Griddled Smashed Red Potatoes

Joseph Gionfriddo

This is a truly simple yet impressive side dish which produces a crispy, smoky, slightly charred exterior unlike any potato you have eaten before.   I can honestly say that this is my favorite potato side dish…or at least one of my top three!

Griddled Smashed Red Potatoes Recipe


1 pint small round red potatoes
2 tbsp red wine vinegar
Vegetable oil for cooking
Shaved sea salt (or the fanciest salt you can find, preferably slightly coarser than kosher salt)
Fresh ground black pepper
Extra Virgin olive oil for serving

Special Equipment

Cast iron griddle or pan


Put the cleaned red potatoes in a large saucepan and add the red wine vinegar, a pinch of table salt, a dash of vegetable oil, and enough cold water to cover.  Bring to a boil and then reduce the heat to medium and cook at a low boil until fork tender.  Just before you remove your potatoes from the water you should begin heating your griddle to low/medium for this application – you will want to have your pan heated for a solid 10 minutes before you begin cooking on it.

Once your potatoes are fork tender, drain them in a colander, do not rinse and do not allow them to cool.  For this step in the recipe you must work somewhat quickly while the potatoes are still warm, if allowed to cool they will crumble and separate instead of smashing and maintaining their structural integrity.  Place a clean paper towel on your work surface, place a potato on top and with another paper towel and the palm of your hand with steady, slow, firmness press down and gently smash the potato to an even thickness roughly ¼” to ½”.  Place all your smashed potatoes on a separate tray.

To crisp the potatoes, oil them with vegetable oil and add them to the cast iron pan being careful not to crowd, working in batches.
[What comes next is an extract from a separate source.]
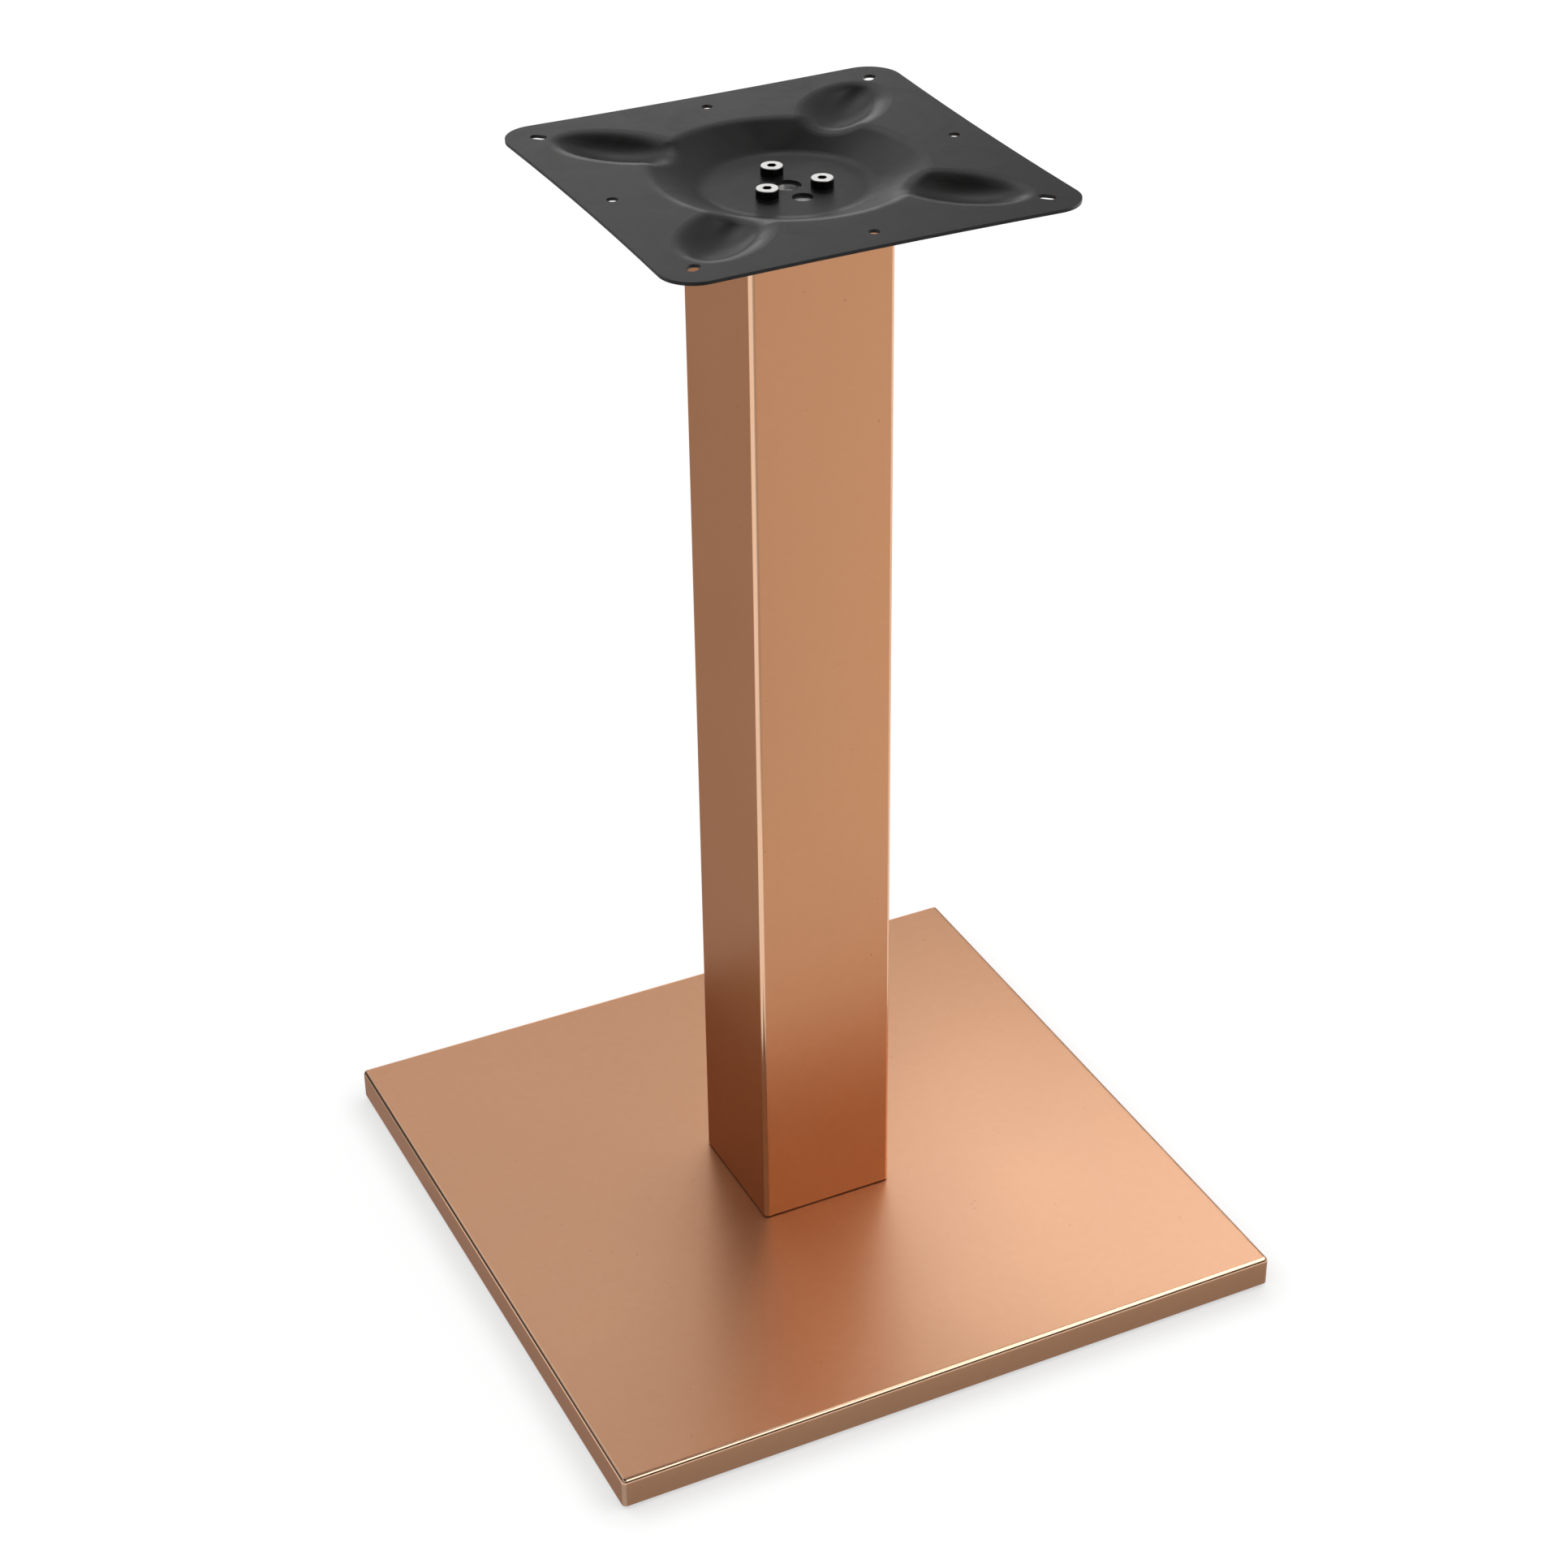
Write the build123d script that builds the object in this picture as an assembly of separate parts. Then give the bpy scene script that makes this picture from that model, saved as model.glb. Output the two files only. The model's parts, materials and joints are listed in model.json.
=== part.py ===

Cook for approximately 5 minutes on the first side or until slightly charred and crisped. Then carefully flip using a spatula or putty knife and cook for 2-3 minutes on the second side (since the potatoes have been heated the second side won’t take as long).  Remove to a separate tray and keep warm until all potatoes have been griddle crisped.

To finish I drizzle with a good extra virgin olive oil and lightly season with shaved sea salt and just a hint of freshly ground black pepper. Carefully flip the griddled potatoes and drizzle and season the second side as well. As one of my mentors told me a long time ago: “Good food is seasoned, great food is seasoned thoroughly.”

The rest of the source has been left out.